Design of a Digital Joint Controller for a Dexterous Climbing Robot
1st Supervisor: Prof. Dr. Hubertus von Amelunxen (ISNM)
2nd Supervisor: Prof. Dr.-Ing. Erik Maehle (University of Lübeck)
The aim of this thesis is to design a digital joint controller for a dexterous climbing robot. Primarily kinematics analysis of the robot has been performed. Kinematics analysis generally involves the process whereby a relationship between the joints variables and the tool frame or end effector is established. This relationship could be finding the end effector location in terms of joints variables or vice versa. The first one is known as forward kinematics, and the reverse one is known as inverse or reverse kinematics. In both cases, the aim is to be able to have one as a function of the other. After creating the link between the joints and the end effector one could think of how to make the robot alive. This means how the robot is going to move in order to reach a desired posture. The answer to this question was to generate a trajectory that it could follow without any inconveniency. A parabolic function was designed for the motion profile. The function has been created by connecting two parabolas. The purpose of doing that is to have the ability to dynamically select the switching point between the two parabolas, so that all the joints of the robot reach their final positions simultaneously. Moreover a combination of kinetics and the switching point choice that has been named as knot point could also help in preventing the occurance of some singularities. The robot will move according to desired joint trajectories.

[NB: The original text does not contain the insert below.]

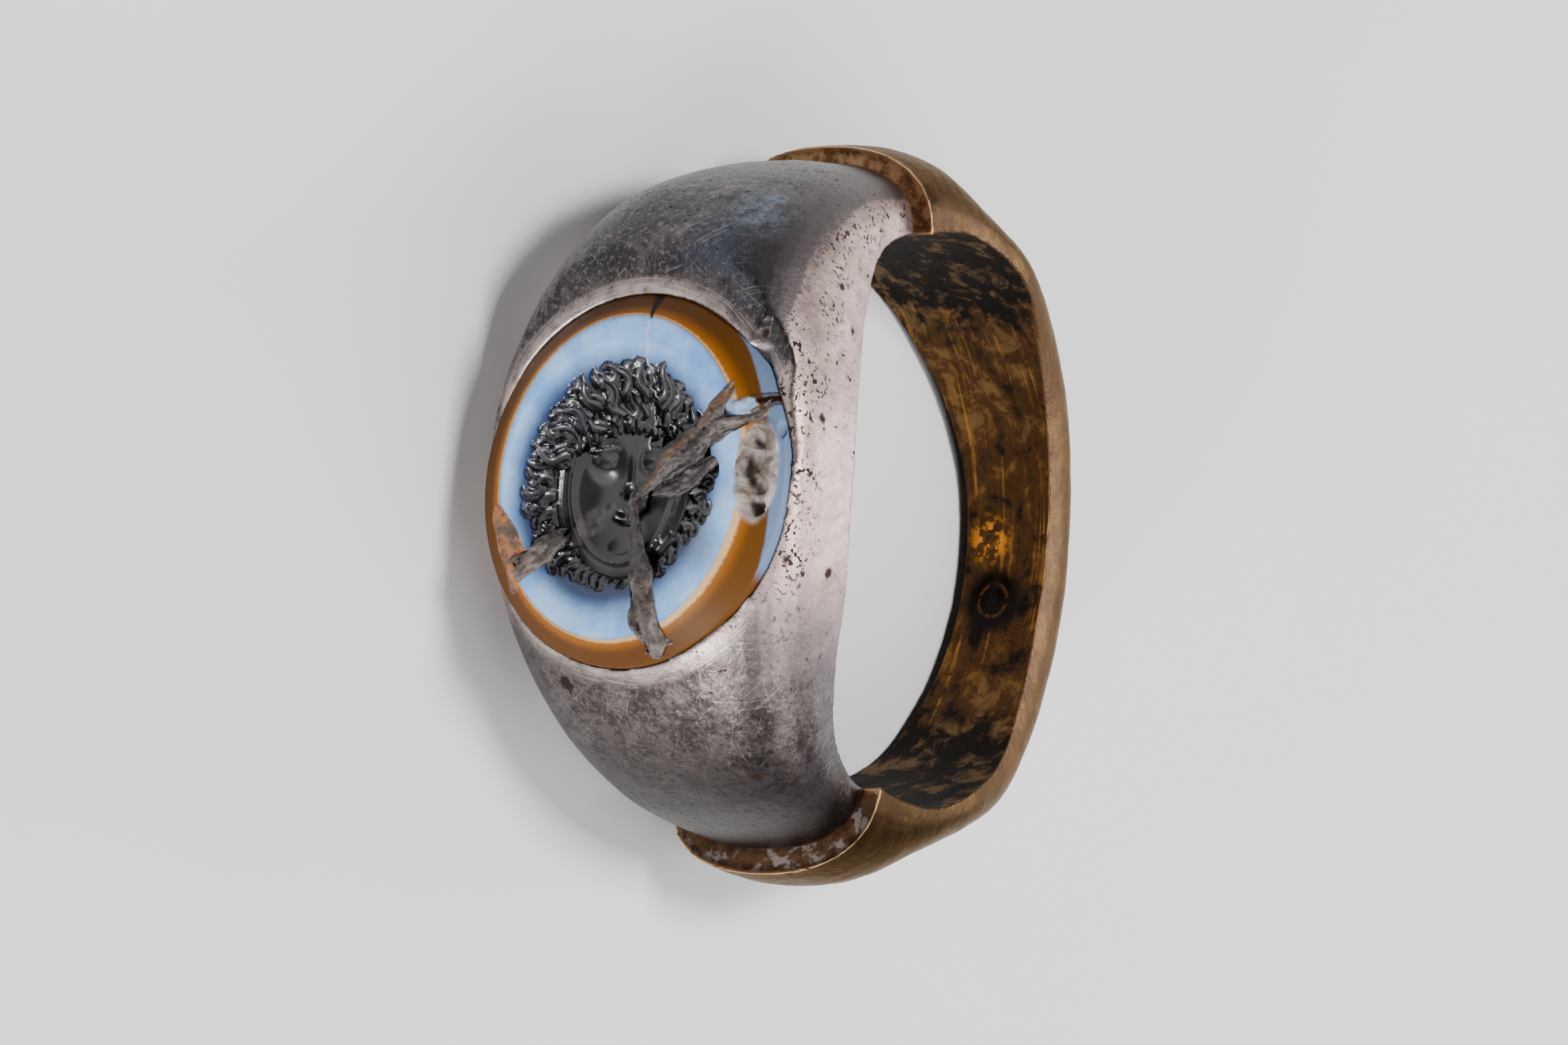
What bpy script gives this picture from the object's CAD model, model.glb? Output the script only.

These will be in the form of position and velocity commands sent by the main controller every 5 milliseconds. This means that the position and velocity commands from the main controller will be updated every 5 milliseconds. The joint feedback will depend on the corresponding controller board that its motor is connected to. The actual position of the joint is fed back to its controller and then it is compared to the most recent command from the main controller. After having separately compensated loads and frictions, a PID (Proportional-Integral-Derivative) controller was designed. The design was made both through direct controller synthesis and by trial and error from the simulink model. A PI controller was implemented in C++.